Medicaid covers 41% of all births and nearly half of children with special healthcare needs. The cuts proposed in the newest version of the bill that Republican Senators just passed will push mothers out of postpartum care, shut down rural hospitals, and leave families uninsured. That pain will hardly go unnoticed by people in blue and red states alike, and leaders who support these cuts put the lives of their constituents, as well as their own political futures, at risk. Mothering Justice is committed to fighting against anyone who might support this horrendous bill—regardless of party.
If passed into law, this bill would cut over $1 trillion from Medicaid—the largest cut to Medicaid in history. That is $1 trillion that has been going to healthcare for America’ most vulnerable families sacrificed for the sake of tax cuts for billionaires. In Michigan alone, the Citizen’s Research Council of Michigan estimates that over 200,000 people will lose direct insurance coverage, and the nonpartisan Congressional Budget Office estimates nearly 12 million Americans will lose their coverage over the next decade. Even those with private insurance could lose access to services when hospitals and providers struggle to stay open following cuts to Medicaid. The results are not just devastating, they’re catastrophic.
Health insurance isn’t the only program on the Republicans’ chopping block. SNAP keeps 4.5 million young children fed, and the proposed cuts will deepen food insecurity, especially in Black and Latino households already facing hunger at 2-3 times the national rate. In Michigan alone, SNAP cuts would create a $467 million hole in our economy. If this bill goes through, Trump will still accept luxury planes and lawmakers will still fly in private jets paid for with foreign money, but children will lose access to pediatric care and families will lose their only grocery options, deepening poverty in this country instead of fighting it.
Also buried in the “big, beautiful bill” are work requirements and red tape that deny qualified applicants access to essential programs. Historically, when work requirements for Medicaid recipients have been implemented at the state level, many working recipients lose their insurance due to the administrative hurdles of proving their employment. Republicans’ proposals would bury families in paperwork and procedural hurdles that disproportionately harm single moms, people with disabilities, and those without internet or stable housing. They are not efficiency measures—they are systemic tools of exclusion.

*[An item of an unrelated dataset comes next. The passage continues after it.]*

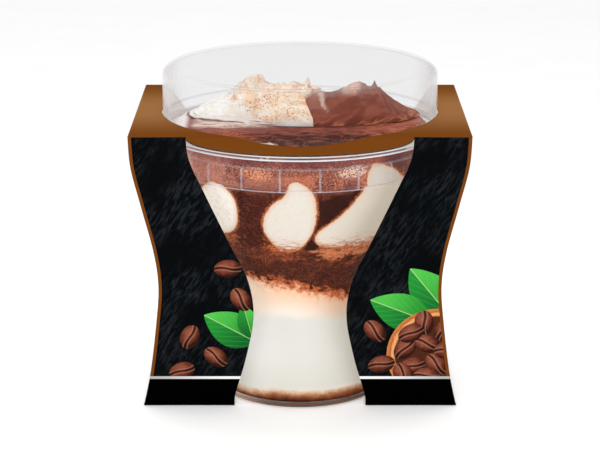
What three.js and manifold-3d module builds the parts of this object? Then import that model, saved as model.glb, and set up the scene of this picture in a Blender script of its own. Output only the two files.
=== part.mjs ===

And cuts to SNAP and Medicaid don’t just hurt the people who rely on the program to feed their families. Small businesses, grocers, and local economies rely on SNAP dollars to thrive and support the community. The proposed changes will likely raise costs for states and taxpayers around the country, all for the sake of lining billionaire’s pockets. Under the guise of reducing federal spending, the bill’s proposal burdens states with millions of additional, unnecessary administrative costs, forcing state governments to allocate funds to consulting fees and enforcement of work requirements rather than healthcare.
While Republicans prioritize tax breaks for billionaires, they’re simultaneously stripping away basic healthcare and support systems from those who need them most. Trump’s “Big Beautiful Bill” should actually be called the “Big Betrayal Bill”—because if it’s passed into law the wealth gap in this country will widen to astronomical levels. Mothers of color and working families across the country did not elect their representatives to protect the ultra-wealthy. The GOP has made one thing clear: If they are left in charge, working class families will always come last.
Now, as the bill goes back to the House, Mothering Justice is committed to fighting against anyone who might support this horrendous bill—regardless of party. Now is the time to call your member of Congress and let them know you will not stand for the federal government stealing money from working class families. Tell those we elected to power that they must use every tool at their disposal to stop this bill from being passed into law.